Siempre, sin embargo, tal vez allá en lo más hondo de nuestras personas, hay algo que permanece incólume hasta con el paso de los años, la pérdida de todos los derechos, y la desaparición de la hidra, que no del veneno. No sé porqué, siendo un jovencísimo estudiante, un crío, un profesor nos leyó un día la historia de Herakles... Aquella lejana mañana, la recuerdo como si fuera hoy, se me despertó una profunda simpatía por Herakles; y sentí una enorme lástima por él. La he recordado con suma viveza. Y desde luego ningún político ni politicastro actual se le asemeja ni se le puede asemejar: les falta grandeza y amplitud de miras, entrega y pasión. Ellos sólo sirven para ensuciar establos que tienen que limpiar los demás. Lo han ensuciado todo tanto y hasta tal extremo que están desnudando a la sociedad para que vivan bien quienes poseen el capital y los negocios. En el caso actual la porquería ha salido de los establos, los ha rebasado y llega ya a las estancias más altas y más íntimas. Es más sencillo, a estas alturas, meterse en el pantano, o enfrentarse con el león de Nemea, que intentar si quiera corregir lo que tantos años lleva torcido y oliendo mal, tan mal como una inmensa cloaca. Y lo peor es que no hay voluntad de mejorar. Afortunadamente, siempre hay algo bueno en todas las cosas: no tengo hijos.
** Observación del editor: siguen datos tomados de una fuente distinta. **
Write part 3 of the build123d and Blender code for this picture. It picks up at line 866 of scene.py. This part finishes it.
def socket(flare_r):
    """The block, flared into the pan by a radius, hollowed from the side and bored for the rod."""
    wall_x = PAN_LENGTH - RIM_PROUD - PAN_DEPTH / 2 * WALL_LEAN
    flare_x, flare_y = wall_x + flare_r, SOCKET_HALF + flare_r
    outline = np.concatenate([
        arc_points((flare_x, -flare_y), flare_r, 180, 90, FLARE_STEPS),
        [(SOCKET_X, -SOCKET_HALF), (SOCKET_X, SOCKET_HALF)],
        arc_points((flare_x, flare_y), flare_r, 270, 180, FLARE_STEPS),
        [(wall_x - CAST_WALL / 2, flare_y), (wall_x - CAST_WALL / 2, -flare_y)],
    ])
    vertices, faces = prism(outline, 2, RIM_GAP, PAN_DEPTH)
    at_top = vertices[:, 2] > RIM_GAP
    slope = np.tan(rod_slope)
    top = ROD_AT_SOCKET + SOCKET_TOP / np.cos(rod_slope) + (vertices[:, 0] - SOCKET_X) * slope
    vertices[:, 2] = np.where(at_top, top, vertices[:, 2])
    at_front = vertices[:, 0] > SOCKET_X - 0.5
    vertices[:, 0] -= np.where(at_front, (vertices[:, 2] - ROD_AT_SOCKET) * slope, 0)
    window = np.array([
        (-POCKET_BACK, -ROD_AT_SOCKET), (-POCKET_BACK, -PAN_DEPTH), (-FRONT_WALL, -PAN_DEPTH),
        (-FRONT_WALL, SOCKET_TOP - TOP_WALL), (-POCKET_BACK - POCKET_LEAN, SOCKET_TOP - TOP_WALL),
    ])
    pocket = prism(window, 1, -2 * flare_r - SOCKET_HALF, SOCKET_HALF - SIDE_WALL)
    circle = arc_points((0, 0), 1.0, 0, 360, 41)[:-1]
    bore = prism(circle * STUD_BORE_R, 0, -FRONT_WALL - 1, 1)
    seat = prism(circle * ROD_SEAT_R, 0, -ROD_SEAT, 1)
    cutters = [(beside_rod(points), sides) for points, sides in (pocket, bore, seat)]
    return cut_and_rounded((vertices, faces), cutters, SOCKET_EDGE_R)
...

Estoy escribiendo una gruesa biografía del héroe. Cuando la termine me haré una magnífica tortilla de medicamentos. En esta vida hay vivencias, como las de Herakles, o la de aquel anciano, que son clásicas, es decir dignas de imitación. El establo emite un hedor insoportable. Y la cola del paro cada vez es más larga y más joven. ¿A dónde irá el buey que no are? Espero que el Estado tenga la decencia de no enviarme ninguna apestosa corona. Gracias.